> **Written exercise**: Copy out all of the data below with no alterations.
┌──
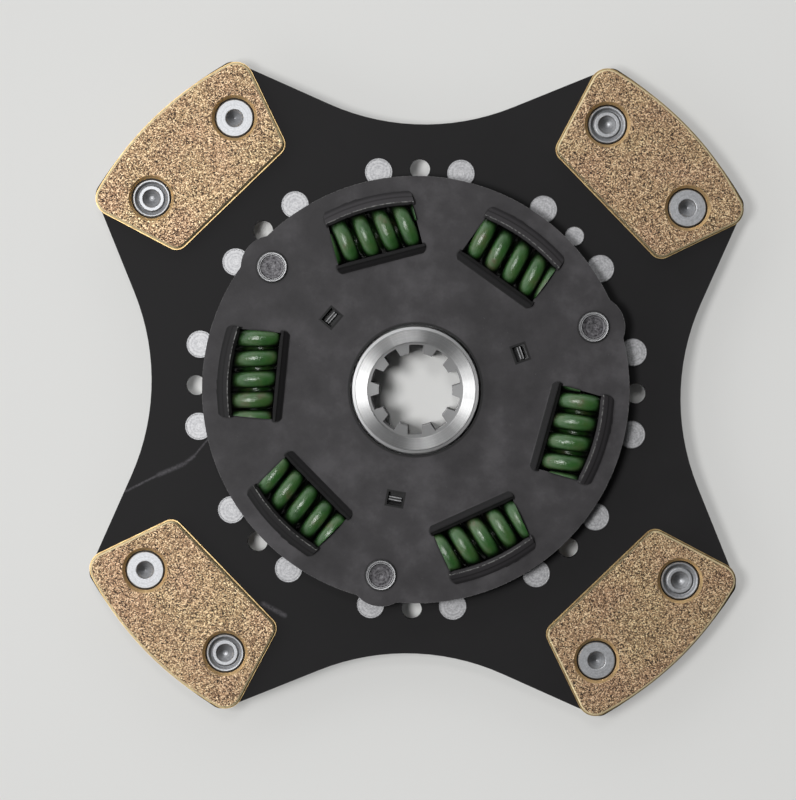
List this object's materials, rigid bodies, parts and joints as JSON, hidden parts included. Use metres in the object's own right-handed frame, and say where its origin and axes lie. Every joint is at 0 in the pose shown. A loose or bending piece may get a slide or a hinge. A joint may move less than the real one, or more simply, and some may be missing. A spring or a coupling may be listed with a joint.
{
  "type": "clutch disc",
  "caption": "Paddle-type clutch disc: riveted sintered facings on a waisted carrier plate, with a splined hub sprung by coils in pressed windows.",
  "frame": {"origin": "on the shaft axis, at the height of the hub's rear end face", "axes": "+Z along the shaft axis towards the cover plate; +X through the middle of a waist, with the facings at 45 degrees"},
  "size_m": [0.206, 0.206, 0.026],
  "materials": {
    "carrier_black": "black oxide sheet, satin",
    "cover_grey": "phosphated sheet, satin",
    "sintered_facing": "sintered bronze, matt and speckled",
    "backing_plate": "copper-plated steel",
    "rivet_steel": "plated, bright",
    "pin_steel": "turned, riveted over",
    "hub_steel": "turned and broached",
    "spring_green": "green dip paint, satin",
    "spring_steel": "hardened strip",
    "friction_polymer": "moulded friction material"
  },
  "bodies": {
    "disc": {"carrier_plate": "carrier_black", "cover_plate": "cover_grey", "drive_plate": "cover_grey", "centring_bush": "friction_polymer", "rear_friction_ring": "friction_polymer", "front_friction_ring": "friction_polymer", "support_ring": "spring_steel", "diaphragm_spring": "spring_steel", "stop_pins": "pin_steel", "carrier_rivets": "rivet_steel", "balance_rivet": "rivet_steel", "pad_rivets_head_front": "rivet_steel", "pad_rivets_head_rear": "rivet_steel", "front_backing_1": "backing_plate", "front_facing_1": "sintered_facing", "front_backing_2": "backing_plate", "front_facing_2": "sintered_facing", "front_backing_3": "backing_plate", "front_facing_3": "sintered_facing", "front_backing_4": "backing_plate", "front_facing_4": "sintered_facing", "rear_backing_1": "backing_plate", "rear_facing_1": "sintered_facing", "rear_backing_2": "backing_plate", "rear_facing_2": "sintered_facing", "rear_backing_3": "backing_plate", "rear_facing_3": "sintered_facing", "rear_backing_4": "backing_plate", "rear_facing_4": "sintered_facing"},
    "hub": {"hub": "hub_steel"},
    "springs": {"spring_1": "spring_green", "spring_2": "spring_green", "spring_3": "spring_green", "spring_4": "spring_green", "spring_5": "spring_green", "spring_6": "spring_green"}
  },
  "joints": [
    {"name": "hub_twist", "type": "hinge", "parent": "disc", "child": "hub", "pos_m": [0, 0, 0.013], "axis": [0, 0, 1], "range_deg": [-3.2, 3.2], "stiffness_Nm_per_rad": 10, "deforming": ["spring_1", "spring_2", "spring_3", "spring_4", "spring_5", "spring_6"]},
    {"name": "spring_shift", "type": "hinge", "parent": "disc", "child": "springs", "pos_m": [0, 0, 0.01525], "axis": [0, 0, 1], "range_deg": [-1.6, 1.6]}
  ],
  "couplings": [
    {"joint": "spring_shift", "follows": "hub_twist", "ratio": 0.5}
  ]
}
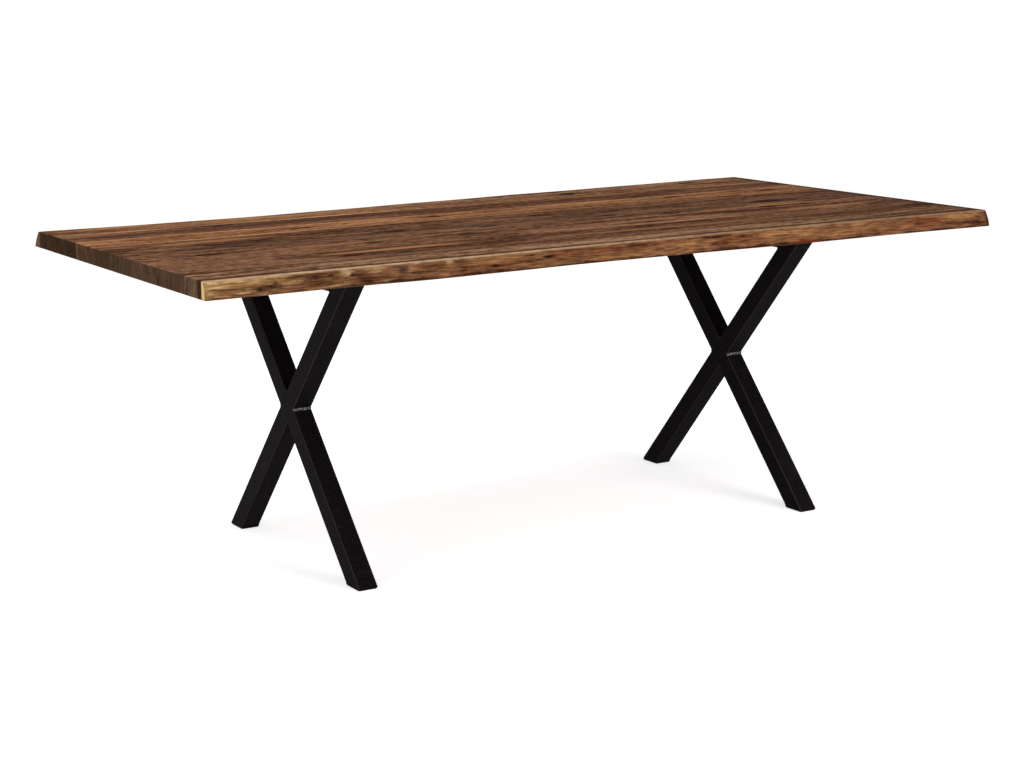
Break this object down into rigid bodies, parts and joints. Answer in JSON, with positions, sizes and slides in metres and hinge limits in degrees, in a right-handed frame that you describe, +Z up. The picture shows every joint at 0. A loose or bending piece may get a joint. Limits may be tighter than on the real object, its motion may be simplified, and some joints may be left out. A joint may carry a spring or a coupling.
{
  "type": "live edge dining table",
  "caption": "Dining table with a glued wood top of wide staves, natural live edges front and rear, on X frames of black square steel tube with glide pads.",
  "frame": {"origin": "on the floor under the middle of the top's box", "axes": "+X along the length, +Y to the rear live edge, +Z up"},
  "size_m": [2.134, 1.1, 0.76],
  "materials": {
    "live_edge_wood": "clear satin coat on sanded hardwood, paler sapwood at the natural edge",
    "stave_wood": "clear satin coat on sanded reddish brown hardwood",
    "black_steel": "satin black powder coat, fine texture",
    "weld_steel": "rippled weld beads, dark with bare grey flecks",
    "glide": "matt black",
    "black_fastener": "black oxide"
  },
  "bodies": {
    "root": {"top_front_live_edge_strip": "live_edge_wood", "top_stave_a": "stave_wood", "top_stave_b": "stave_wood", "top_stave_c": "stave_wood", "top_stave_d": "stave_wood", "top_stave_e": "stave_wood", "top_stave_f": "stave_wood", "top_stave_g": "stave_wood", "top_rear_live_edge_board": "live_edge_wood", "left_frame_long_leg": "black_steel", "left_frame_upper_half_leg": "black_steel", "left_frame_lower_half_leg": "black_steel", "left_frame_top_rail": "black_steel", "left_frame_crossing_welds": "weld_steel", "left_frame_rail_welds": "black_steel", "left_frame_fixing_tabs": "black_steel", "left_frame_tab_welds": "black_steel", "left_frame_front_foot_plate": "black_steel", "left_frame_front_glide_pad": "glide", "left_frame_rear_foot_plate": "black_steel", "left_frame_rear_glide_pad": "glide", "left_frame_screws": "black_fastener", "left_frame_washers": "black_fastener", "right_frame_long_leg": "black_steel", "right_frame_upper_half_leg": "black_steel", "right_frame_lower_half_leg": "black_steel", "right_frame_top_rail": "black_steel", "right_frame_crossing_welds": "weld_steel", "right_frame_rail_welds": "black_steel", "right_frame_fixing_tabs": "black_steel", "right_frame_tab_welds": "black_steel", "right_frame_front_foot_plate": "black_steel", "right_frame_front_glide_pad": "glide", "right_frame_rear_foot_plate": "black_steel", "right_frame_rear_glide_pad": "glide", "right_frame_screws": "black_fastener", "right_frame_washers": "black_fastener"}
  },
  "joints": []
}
└──
> **Right answer**:
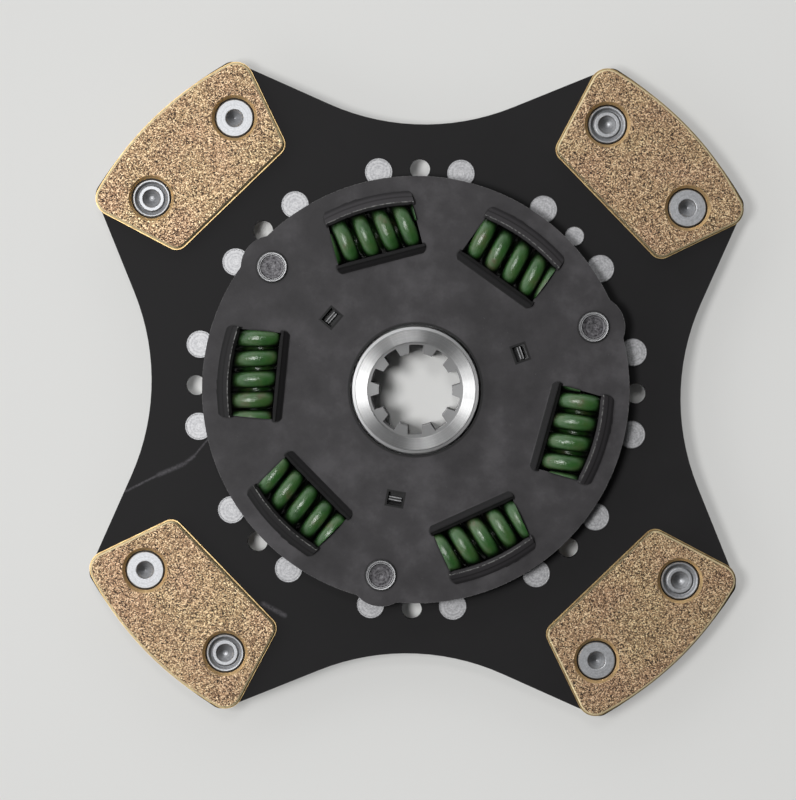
List this object's materials, rigid bodies, parts and joints as JSON, hidden parts included. Use metres in the object's own right-handed frame, and say where its origin and axes lie. Every joint is at 0 in the pose shown. A loose or bending piece may get a slide or a hinge. A joint may move less than the real one, or more simply, and some may be missing. A spring or a coupling may be listed with a joint.
{
  "type": "clutch disc",
  "caption": "Paddle-type clutch disc: riveted sintered facings on a waisted carrier plate, with a splined hub sprung by coils in pressed windows.",
  "frame": {"origin": "on the shaft axis, at the height of the hub's rear end face", "axes": "+Z along the shaft axis towards the cover plate; +X through the middle of a waist, with the facings at 45 degrees"},
  "size_m": [0.206, 0.206, 0.026],
  "materials": {
    "carrier_black": "black oxide sheet, satin",
    "cover_grey": "phosphated sheet, satin",
    "sintered_facing": "sintered bronze, matt and speckled",
    "backing_plate": "copper-plated steel",
    "rivet_steel": "plated, bright",
    "pin_steel": "turned, riveted over",
    "hub_steel": "turned and broached",
    "spring_green": "green dip paint, satin",
    "spring_steel": "hardened strip",
    "friction_polymer": "moulded friction material"
  },
  "bodies": {
    "disc": {"carrier_plate": "carrier_black", "cover_plate": "cover_grey", "drive_plate": "cover_grey", "centring_bush": "friction_polymer", "rear_friction_ring": "friction_polymer", "front_friction_ring": "friction_polymer", "support_ring": "spring_steel", "diaphragm_spring": "spring_steel", "stop_pins": "pin_steel", "carrier_rivets": "rivet_steel", "balance_rivet": "rivet_steel", "pad_rivets_head_front": "rivet_steel", "pad_rivets_head_rear": "rivet_steel", "front_backing_1": "backing_plate", "front_facing_1": "sintered_facing", "front_backing_2": "backing_plate", "front_facing_2": "sintered_facing", "front_backing_3": "backing_plate", "front_facing_3": "sintered_facing", "front_backing_4": "backing_plate", "front_facing_4": "sintered_facing", "rear_backing_1": "backing_plate", "rear_facing_1": "sintered_facing", "rear_backing_2": "backing_plate", "rear_facing_2": "sintered_facing", "rear_backing_3": "backing_plate", "rear_facing_3": "sintered_facing", "rear_backing_4": "backing_plate", "rear_facing_4": "sintered_facing"},
    "hub": {"hub": "hub_steel"},
    "springs": {"spring_1": "spring_green", "spring_2": "spring_green", "spring_3": "spring_green", "spring_4": "spring_green", "spring_5": "spring_green", "spring_6": "spring_green"}
  },
  "joints": [
    {"name": "hub_twist", "type": "hinge", "parent": "disc", "child": "hub", "pos_m": [0, 0, 0.013], "axis": [0, 0, 1], "range_deg": [-3.2, 3.2], "stiffness_Nm_per_rad": 10, "deforming": ["spring_1", "spring_2", "spring_3", "spring_4", "spring_5", "spring_6"]},
    {"name": "spring_shift", "type": "hinge", "parent": "disc", "child": "springs", "pos_m": [0, 0, 0.01525], "axis": [0, 0, 1], "range_deg": [-1.6, 1.6]}
  ],
  "couplings": [
    {"joint": "spring_shift", "follows": "hub_twist", "ratio": 0.5}
  ]
}
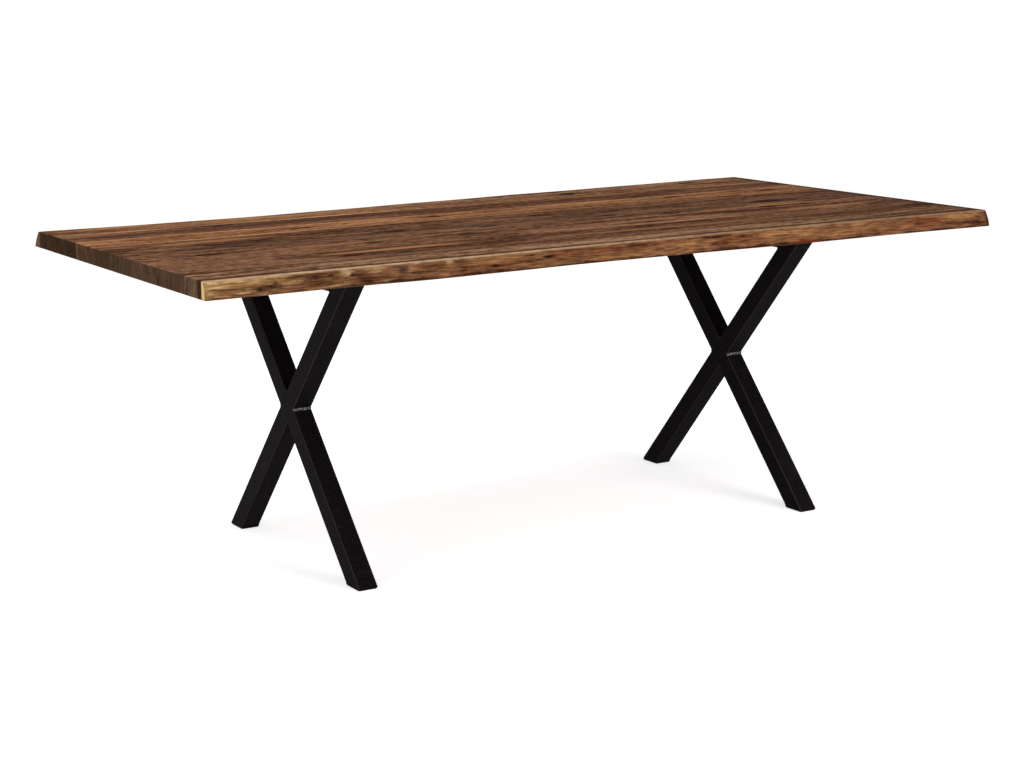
Break this object down into rigid bodies, parts and joints. Answer in JSON, with positions, sizes and slides in metres and hinge limits in degrees, in a right-handed frame that you describe, +Z up. The picture shows every joint at 0. A loose or bending piece may get a joint. Limits may be tighter than on the real object, its motion may be simplified, and some joints may be left out. A joint may carry a spring or a coupling.
{
  "type": "live edge dining table",
  "caption": "Dining table with a glued wood top of wide staves, natural live edges front and rear, on X frames of black square steel tube with glide pads.",
  "frame": {"origin": "on the floor under the middle of the top's box", "axes": "+X along the length, +Y to the rear live edge, +Z up"},
  "size_m": [2.134, 1.1, 0.76],
  "materials": {
    "live_edge_wood": "clear satin coat on sanded hardwood, paler sapwood at the natural edge",
    "stave_wood": "clear satin coat on sanded reddish brown hardwood",
    "black_steel": "satin black powder coat, fine texture",
    "weld_steel": "rippled weld beads, dark with bare grey flecks",
    "glide": "matt black",
    "black_fastener": "black oxide"
  },
  "bodies": {
    "root": {"top_front_live_edge_strip": "live_edge_wood", "top_stave_a": "stave_wood", "top_stave_b": "stave_wood", "top_stave_c": "stave_wood", "top_stave_d": "stave_wood", "top_stave_e": "stave_wood", "top_stave_f": "stave_wood", "top_stave_g": "stave_wood", "top_rear_live_edge_board": "live_edge_wood", "left_frame_long_leg": "black_steel", "left_frame_upper_half_leg": "black_steel", "left_frame_lower_half_leg": "black_steel", "left_frame_top_rail": "black_steel", "left_frame_crossing_welds": "weld_steel", "left_frame_rail_welds": "black_steel", "left_frame_fixing_tabs": "black_steel", "left_frame_tab_welds": "black_steel", "left_frame_front_foot_plate": "black_steel", "left_frame_front_glide_pad": "glide", "left_frame_rear_foot_plate": "black_steel", "left_frame_rear_glide_pad": "glide", "left_frame_screws": "black_fastener", "left_frame_washers": "black_fastener", "right_frame_long_leg": "black_steel", "right_frame_upper_half_leg": "black_steel", "right_frame_lower_half_leg": "black_steel", "right_frame_top_rail": "black_steel", "right_frame_crossing_welds": "weld_steel", "right_frame_rail_welds": "black_steel", "right_frame_fixing_tabs": "black_steel", "right_frame_tab_welds": "black_steel", "right_frame_front_foot_plate": "black_steel", "right_frame_front_glide_pad": "glide", "right_frame_rear_foot_plate": "black_steel", "right_frame_rear_glide_pad": "glide", "right_frame_screws": "black_fastener", "right_frame_washers": "black_fastener"}
  },
  "joints": []
}